Here the Iranian threat enters the picture. This was Netanyahu’s favorite threat until the year’s respite he took after his efforts to torpedo the Vienna agreement failed. In the past three months, since Trump’s election and the president’s sharp utterances against the nuclear agreement, Netanyahu has resorted to airing it in public again.
But none of Trump’s tough rhetoric, in this area as well, has been implemented from the moment the president was required to do something about it. Now neither Trump nor Netanyahu, despite their past announcements, appear to want to revoke the agreement. The option on the table pertains to declaring new sanctions on Iran through Congress, as punishment for continuing the ballistic missile experiments and for provoking Trump.
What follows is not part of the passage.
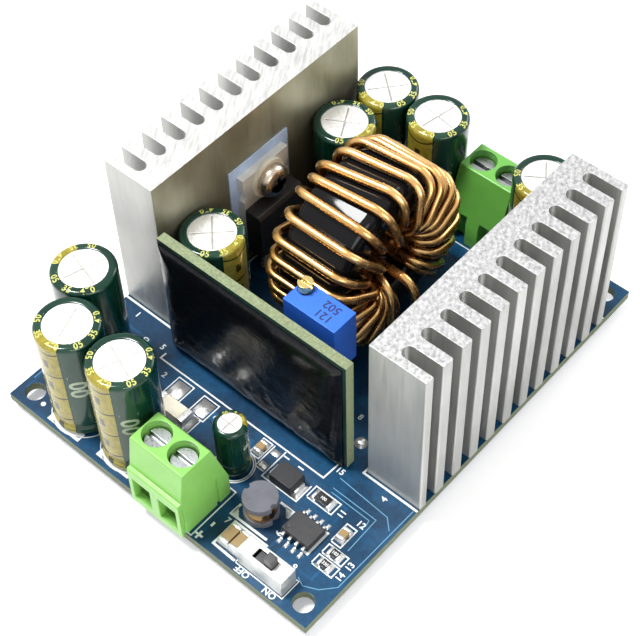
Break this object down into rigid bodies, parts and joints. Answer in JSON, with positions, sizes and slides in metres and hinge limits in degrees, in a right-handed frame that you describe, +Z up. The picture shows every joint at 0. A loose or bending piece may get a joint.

On the eve of his trip Netanyahu spoke several times about the need for a complementary move – blocking Tehran’s influence in Syria and preventing the Iranians from profiting from any power-sharing arrangement that would keep their partner, the tyrant Bashar Assad, in power. This is a worthy demand, both strategically and morally, but the chances of its implementation appear minimal.
In Syria, Iran and Russia are strategic partners and belong to the side that believes it is winning the war. Iran has no reason to give up its strategic gains in Syria, in view of its investment in blood and money (mostly in Shi’ite combatants from other states) in the survival of Assad’s regime.
Removing the Iranians from Syria, as Netanyahu wishes, depends on Russia’s good will. But at the moment the Russians don’t appear to have any interest in getting the Iranians out of Syria, especially in view of the large weapons deals and economic contracts in the offing between Moscow and Tehran.
As for Trump, the reports about the Flynn affair indicate that Moscow is more likely to influence Washington than the other way around. It is doubtful whether in these circumstances the American president can or is at all interested in persuading the Russians to give up their alliance with the Iranians in Syria.